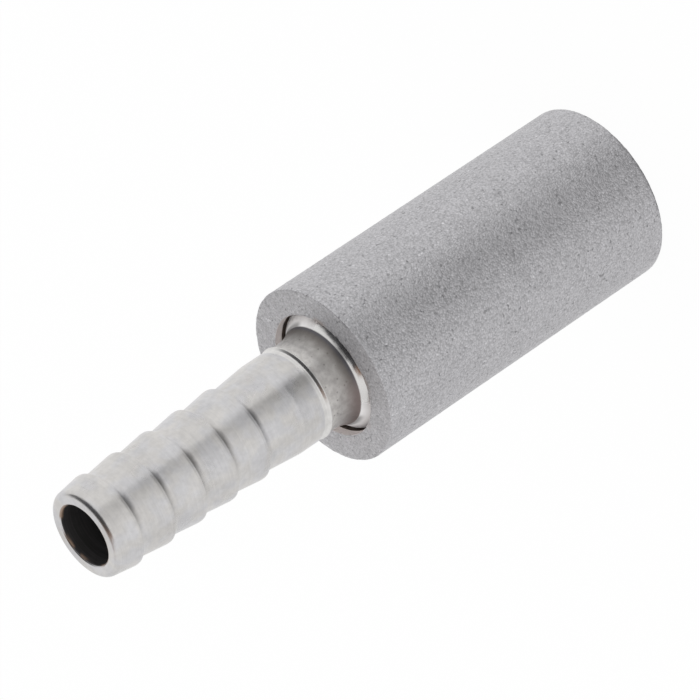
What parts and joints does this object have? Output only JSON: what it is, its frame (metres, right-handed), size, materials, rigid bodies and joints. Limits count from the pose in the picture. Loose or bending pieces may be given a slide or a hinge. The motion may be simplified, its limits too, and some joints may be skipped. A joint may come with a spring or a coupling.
{
  "type": "carbonation stone",
  "caption": "Porous sintered metal stone with a turned stainless hose barb, for diffusing carbon dioxide gas into a liquid.",
  "frame": {"origin": "centre of the stone's closed end face, which the object stands on", "axes": "+Z along the common axis, from the closed end up to the tip of the hose barb"},
  "size_m": [0.0126, 0.0126, 0.0463],
  "materials": {
    "sintered_metal": "matt sintered powder, open grained and pale grey",
    "turned_steel": "satin turned stainless steel with fine lathe marks, a dull neck and a polished lip at its foot"
  },
  "bodies": {
    "root": {"porous_stone": "sintered_metal", "barb_stem": "turned_steel"}
  },
  "joints": []
}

GIVEN PROBLEM: Return all the data exactly as given.

ANSWER BELOW:
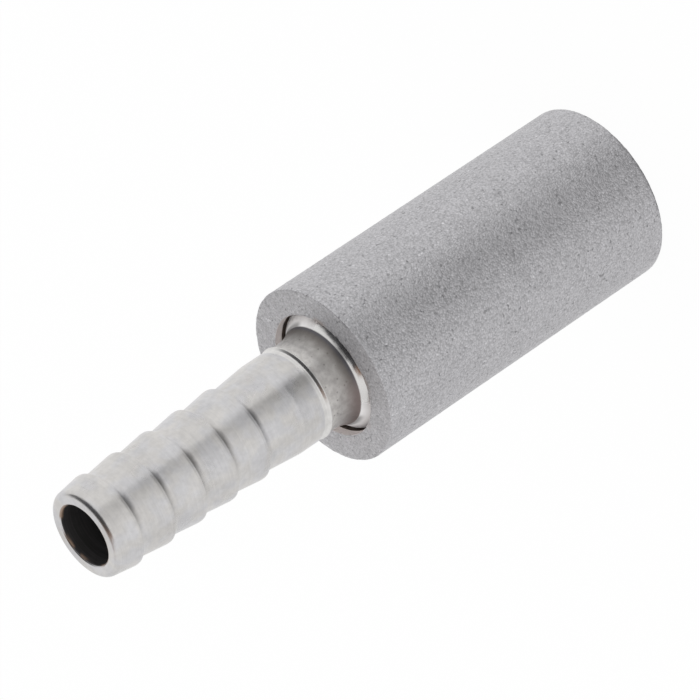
What parts and joints does this object have? Output only JSON: what it is, its frame (metres, right-handed), size, materials, rigid bodies and joints. Limits count from the pose in the picture. Loose or bending pieces may be given a slide or a hinge. The motion may be simplified, its limits too, and some joints may be skipped. A joint may come with a spring or a coupling.
{
  "type": "carbonation stone",
  "caption": "Porous sintered metal stone with a turned stainless hose barb, for diffusing carbon dioxide gas into a liquid.",
  "frame": {"origin": "centre of the stone's closed end face, which the object stands on", "axes": "+Z along the common axis, from the closed end up to the tip of the hose barb"},
  "size_m": [0.0126, 0.0126, 0.0463],
  "materials": {
    "sintered_metal": "matt sintered powder, open grained and pale grey",
    "turned_steel": "satin turned stainless steel with fine lathe marks, a dull neck and a polished lip at its foot"
  },
  "bodies": {
    "root": {"porous_stone": "sintered_metal", "barb_stem": "turned_steel"}
  },
  "joints": []
}